### Provided material:
════

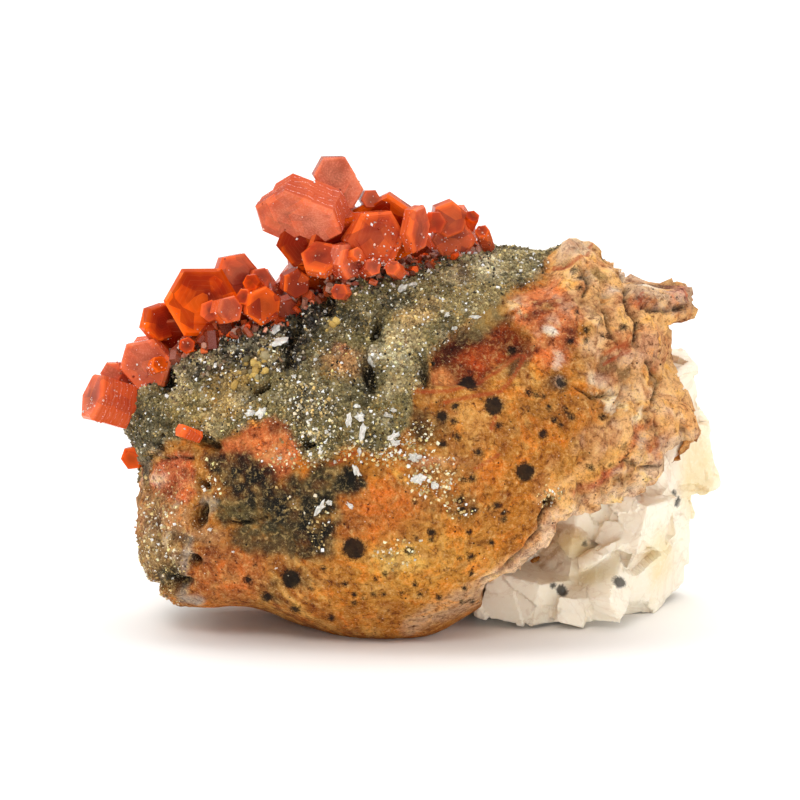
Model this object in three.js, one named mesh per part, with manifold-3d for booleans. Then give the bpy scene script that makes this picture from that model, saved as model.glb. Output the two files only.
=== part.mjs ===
// Vanadinite on matrix: a loose hand specimen about 50 mm long, resting on its own underside.
// Tabular hexagonal vanadinite crystals stand in clusters along the upper edge of an iron-stained
// rock, and white barite shows where the rock is broken at its lower right.
//
// Millimetres, +Z up, +X to the right and -Y towards the front. The tables below are laid out on a
// drawing frame whose floor is z = 0; the finished group is shifted so that the middle of its
// underside's box is the origin.
import * as THREE from "three";
import { mergeVertices } from "three/addons/utils/BufferGeometryUtils.js";
import Module from "manifold-3d";

const wasm = await Module();
wasm.setup();

// ---------------------------------------------------------------- driving dimensions
const GAP = 0.3; // clearance kept between neighbouring pieces
const BOX_CENTRE = new THREE.Vector3(0.148, 0.704, 0); // drawing-frame point that becomes the origin
const FLOOR = 0; // height of the surface that the specimen rests on
const MERGE_WITHIN = 1e-4; // corners closer than this are one corner

// The rock: an outline seen from the front, swollen forwards and backwards like a pillow.
const ROCK = {
  cells: 17, // grid cells along one side of each of the six patches
  middle: { x: 1, z: 13.4 },
  rimY: 1.5, // where the outline lies
  frontDepth: 12.5,
  backDepth: 12,
  fullness: 2.4, // 2 is an ellipse; more is flatter in front, with tighter edges
  lean: 0.18, // how far the rock leans back for each millimetre of height
  leanFrom: 14,
  detailStarts: 0.7, // share of the way out to the rim where the outline's own detail sets in
  detailEnds: 0.95,
  detailSpread: 0.45, // radians over which the outline is averaged in the middle of the faces
};

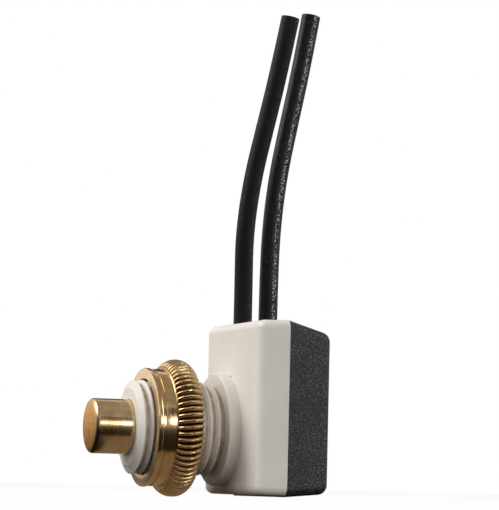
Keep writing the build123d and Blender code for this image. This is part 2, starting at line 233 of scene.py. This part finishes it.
def soiledThread(tree, place, colour, settings):   # painted shade: browner thread valleys; and one dark speck
    split = tree.nodes.new("ShaderNodeSeparateXYZ")
    tree.links.new(place, split.inputs[0])
    square = mathNode(tree, "MULTIPLY", split.outputs["X"], split.outputs["X"])
    total = mathNode(tree, "MULTIPLY_ADD", split.outputs["Z"], split.outputs["Z"], square)
    radius = mathNode(tree, "SQRT", total)
    shallow, deep = settings["valley"]
    low = rangeNode(tree, radius, deep * mm, shallow * mm, 1.0, 0.0)
    onThread = mathNode(tree, "LESS_THAN", split.outputs["Y"], settings["seatY"] * mm)
    behindNose = mathNode(tree, "GREATER_THAN", split.outputs["Y"], settings["noseY"] * mm)
    mask = mathNode(tree, "MULTIPLY", mathNode(tree, "MULTIPLY", low, onThread), behindNose)
    uneven = rangeNode(tree, noiseNode(tree, place, settings["soilGrain"], 3.0), 0.3, 0.7, 0.6, 1.0)
    # painted shade: the valley mask browns the thread's own colour
    soiled = mixColour(tree, mathNode(tree, "MULTIPLY", mask, uneven), colour, settings["soil"])
    away = tree.nodes.new("ShaderNodeVectorMath")
    away.operation = "DISTANCE"
    tree.links.new(place, away.inputs[0])
    away.inputs[1].default_value = tuple(c * mm for c in settings["speck"])
    inner, outer = settings["speckRadii"]
    dot = rangeNode(tree, away.outputs["Value"], inner * mm, outer * mm, 0.9, 0.0)
    return mixColour(tree, dot, soiled, settings["speckColour"])


def grainedBlack(name, settings):
    material, tree, shader, place = startMaterial(name)
    cells = tree.nodes.new("ShaderNodeTexVoronoi")
    cells.inputs["Scale"].default_value = settings["cell"]
    cells.feature = "F1"
    tree.links.new(place, cells.inputs["Vector"])
    fine = noiseNode(tree, place, settings["grain"], 4.0, 0.65)
    height = mathNode(tree, "MULTIPLY_ADD", cells.outputs["Distance"], -0.6, fine)
    flecks = rampNode(tree, fine, [(0.52, (0, 0, 0)), (0.64, (1, 1, 1))])
    broad = noiseNode(tree, place, settings["patches"], 3.0)
    patch = rampNode(tree, broad, [(0.35, (0.4,) * 3), (0.65, (1, 1, 1))])
    mask = mathNode(tree, "MULTIPLY", flecks, patch)
    colour = mixColour(tree, mask, settings["dark"], settings["fleck"])
    tree.links.new(colour, shader.inputs["Base Color"])
    low, high = settings["roughness"]
    spread = rampNode(tree, fine, [(0.3, (high,) * 3), (0.7, (low,) * 3)])
    tree.links.new(spread, shader.inputs["Roughness"])
    addBump(tree, shader, height, settings["bump"], settings["bumpDepth"])
    return material


def turnedBrass(name, settings):   # turning rings, smudges, a duller face up to a Y, knurl gaps darkened by tarnish and painted shade
    material, tree, shader, place = startMaterial(name)
    marks = placeGroup(tree, turnedMarks, place, Pitch=settings["pitch"], Smudge=settings["smudge"])
    colour = rampNode(tree, marks.outputs["Smudge"], [(0.35, settings["dark"]), (0.65, settings["light"])])
    split = tree.nodes.new("ShaderNodeSeparateXYZ")
    tree.links.new(place, split.inputs[0])
    first, last = settings["dullUpTo"]
    fade = tree.nodes.new("ShaderNodeMapRange")
    fade.inputs["From Min"].default_value = first * mm
    fade.inputs["From Max"].default_value = last * mm
    fade.inputs["To Min"].default_value = 1.0
    fade.inputs["To Max"].default_value = 0.0
    tree.links.new(split.outputs["Y"], fade.inputs["Value"])
    worn = rampNode(tree, noiseNode(tree, place, settings["wearGrain"], 4.0, 0.65),
                    [(0.36, settings["dull"]), (0.62, settings["dullLight"])])
    toned = mixColour(tree, fade.outputs[0], colour, worn)
    gap = tree.nodes.new("ShaderNodeAttribute")     # only the knurl carries this attribute
    gap.attribute_name = "gap"
    # knurl gaps darkened: partly tarnish, partly painted shade
    shaded = mixColour(tree, mathNode(tree, "MULTIPLY", gap.outputs["Fac"], settings["gapTarnishAndShade"]), toned,
                       settings["gapTarnishAndShadeColour"])
    tree.links.new(shaded, shader.inputs["Base Color"])
    shader.inputs["Metallic"].default_value = 1.0
    low, high = settings["roughness"]
    rough = rampNode(tree, marks.outputs["Height"], [(0.3, (low,) * 3), (0.75, (high,) * 3)])
    rough = mixColour(tree, fade.outputs[0], rough, (settings["dullRoughness"],) * 3)
    onKnurl = mathNode(tree, "GREATER_THAN", gap.outputs["Fac"], settings["gapLeast"])
    tree.links.new(mixColour(tree, onKnurl, rough, (settings["knurlRoughness"],) * 3),
                   shader.inputs["Roughness"])
    dentNoise = noiseNode(tree, place, settings["dentGrain"], 2.0)
    dents = mathNode(tree, "MULTIPLY", dentNoise, settings["knurlDents"])
    height = mathNode(tree, "MULTIPLY_ADD", dents, onKnurl, marks.outputs["Height"])
    addBump(tree, shader, height, settings["bump"], settings["bumpDepth"])
    return material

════

### The request:
Using the records above, list each line that includes "only".

### Problem solution:
Model this object in three.js, one named mesh per part, with manifold-3d for booleans. Then give the bpy scene script that makes this picture from that model, saved as model.glb. Output the two files only.
    gap = tree.nodes.new("ShaderNodeAttribute")     # only the knurl carries this attribute